_Goal_: Repeat everything in the material exactly.

* Start *

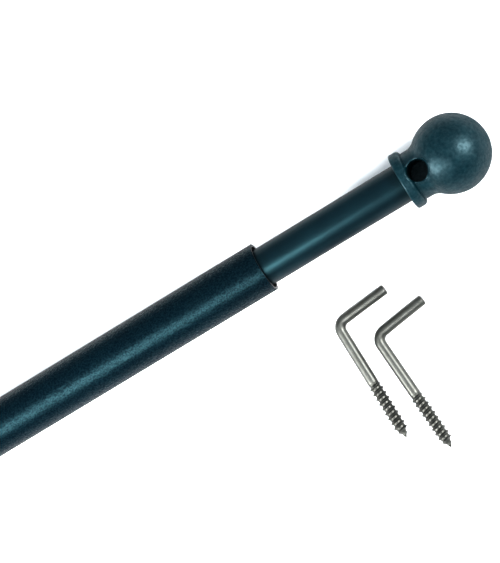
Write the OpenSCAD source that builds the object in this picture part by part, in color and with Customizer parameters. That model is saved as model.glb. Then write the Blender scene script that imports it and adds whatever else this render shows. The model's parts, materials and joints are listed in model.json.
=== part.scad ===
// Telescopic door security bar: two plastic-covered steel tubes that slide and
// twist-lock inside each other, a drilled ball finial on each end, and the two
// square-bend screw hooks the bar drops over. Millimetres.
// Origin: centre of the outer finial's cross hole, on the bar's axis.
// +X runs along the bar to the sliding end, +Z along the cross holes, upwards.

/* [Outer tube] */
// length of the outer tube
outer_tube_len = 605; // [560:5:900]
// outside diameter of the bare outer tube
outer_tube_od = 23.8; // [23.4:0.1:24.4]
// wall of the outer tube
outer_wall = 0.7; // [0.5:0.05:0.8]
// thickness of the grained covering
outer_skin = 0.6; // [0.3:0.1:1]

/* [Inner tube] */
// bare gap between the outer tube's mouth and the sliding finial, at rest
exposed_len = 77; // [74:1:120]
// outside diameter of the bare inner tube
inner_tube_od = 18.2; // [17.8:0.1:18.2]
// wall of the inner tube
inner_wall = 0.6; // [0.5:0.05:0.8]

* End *

_Solution to this exercise_:
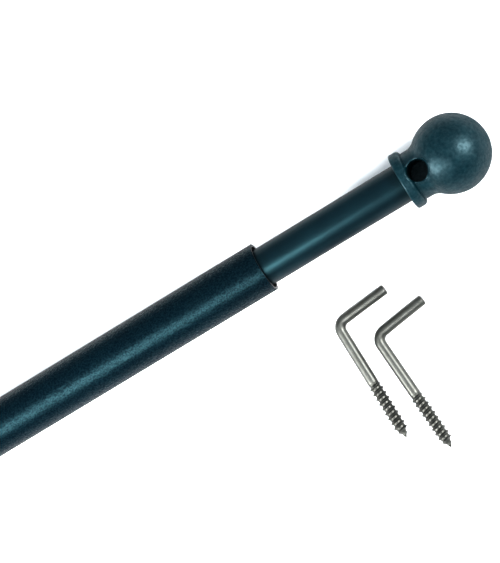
Write the OpenSCAD source that builds the object in this picture part by part, in color and with Customizer parameters. That model is saved as model.glb. Then write the Blender scene script that imports it and adds whatever else this render shows. The model's parts, materials and joints are listed in model.json.
=== part.scad ===
// Telescopic door security bar: two plastic-covered steel tubes that slide and
// twist-lock inside each other, a drilled ball finial on each end, and the two
// square-bend screw hooks the bar drops over. Millimetres.
// Origin: centre of the outer finial's cross hole, on the bar's axis.
// +X runs along the bar to the sliding end, +Z along the cross holes, upwards.

/* [Outer tube] */
// length of the outer tube
outer_tube_len = 605; // [560:5:900]
// outside diameter of the bare outer tube
outer_tube_od = 23.8; // [23.4:0.1:24.4]
// wall of the outer tube
outer_wall = 0.7; // [0.5:0.05:0.8]
// thickness of the grained covering
outer_skin = 0.6; // [0.3:0.1:1]

/* [Inner tube] */
// bare gap between the outer tube's mouth and the sliding finial, at rest
exposed_len = 77; // [74:1:120]
// outside diameter of the bare inner tube
inner_tube_od = 18.2; // [17.8:0.1:18.2]
// wall of the inner tube
inner_wall = 0.6; // [0.5:0.05:0.8]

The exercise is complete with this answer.